Still, the connection between the name cimarrona and the other usages of the Latin American term is a mystery. In Guatemalan history, cimarrona would have been used to refer to escaped African slaves more than anything else. Perhaps the drink is related to this history. Otherwise, it is possible that a wild plant or herb was once used to prepare a similar beverage that would have been called cimarrona due to its wild ingredients. 

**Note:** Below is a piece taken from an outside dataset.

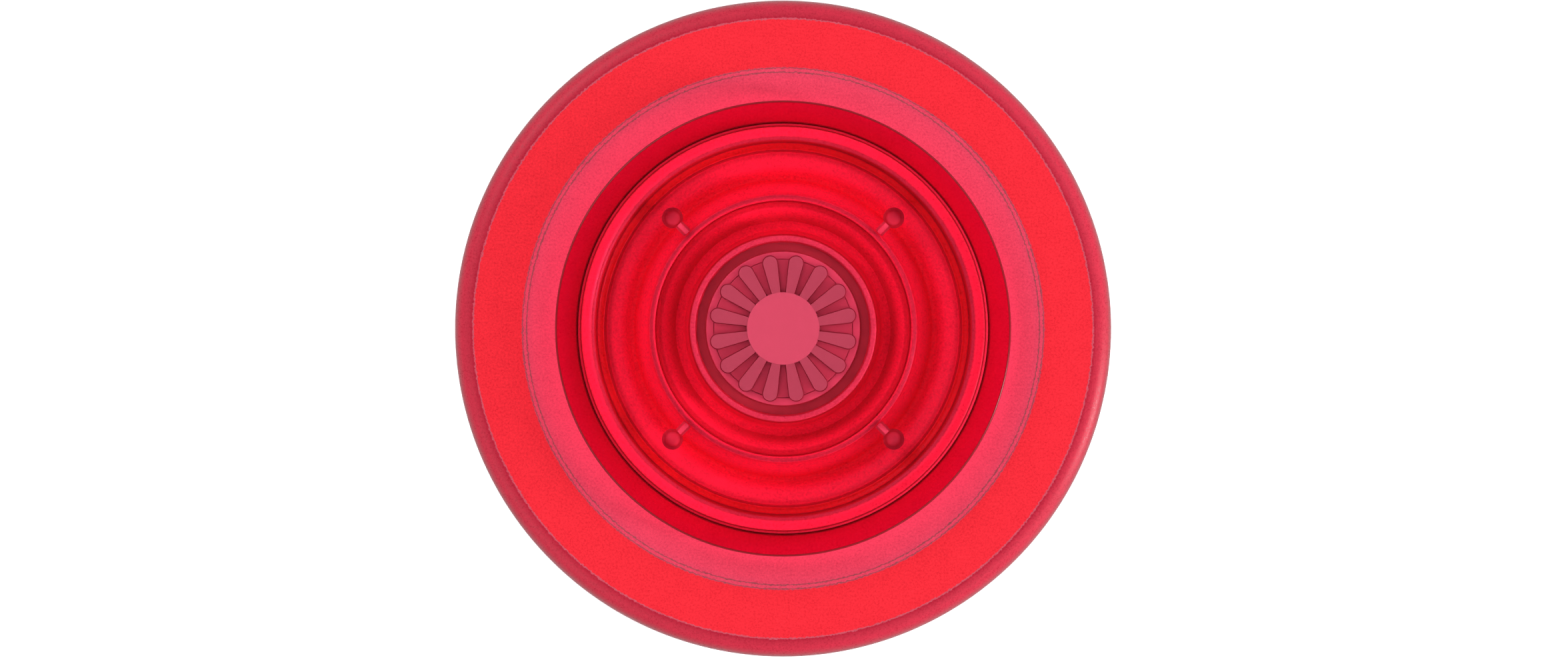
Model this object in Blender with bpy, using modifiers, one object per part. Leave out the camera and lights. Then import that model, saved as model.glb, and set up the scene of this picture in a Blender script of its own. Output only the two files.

At a pub in the heart of San José, Costa Rica, I also found a cocktail called cimarrona, but it was prepared with sugar instead of salt. 

cabellos cimarrones
The term Cimarrona is commonly used to refer to horses (that are so common around Latin America) that have escaped and become wild

Yerba Mate Cimarrona 

The more well known cimarrona drink is that in Argentina and Uruguay. Bitter yerba mate, an infusion of the plant Ilex Paraguariensis, may be called cimarrona (and in southern Brazilian Portuguese chimarrão.) Several modern Argentine businesses focused on the mate industry have taken up the old school name cimarrona as part of their brand. 

It is difficult to say, but it could be possible that mate cimarrona was once harvested from mate trees that are not grown in formal plantations, perhaps changing the balances of chemicals in their leaves towards the bitter. Perhaps, as well, the gaucho/cowboy culture of the region made the term more common thanks to horses that ran off and became cimarrón. Rolando A. Laguarda Trías, an Uruguayan historian, wrote about this issue in his 1958 Historia de un caso de simbiosis léxica : cimarrón y bagual

The question of how the term cimarrona came to mean two very distinct beverages may be unanswerable. It seems most likely that herbs were made into infusions and some of those herbs were hierbas cimarronas, thus making the drink cimarrona as well. That is to say, wild herbs were made into drinks and then the drinks were called wild too. Afterall, the escaped slave and fleeing indigenous meanings of the term are hard to reconcile with fairly benign beverages. 

Ultimately, if a night out gets away from you in Guatemala, a cimarrona in the morning will help to quench your thirst and rehydrate.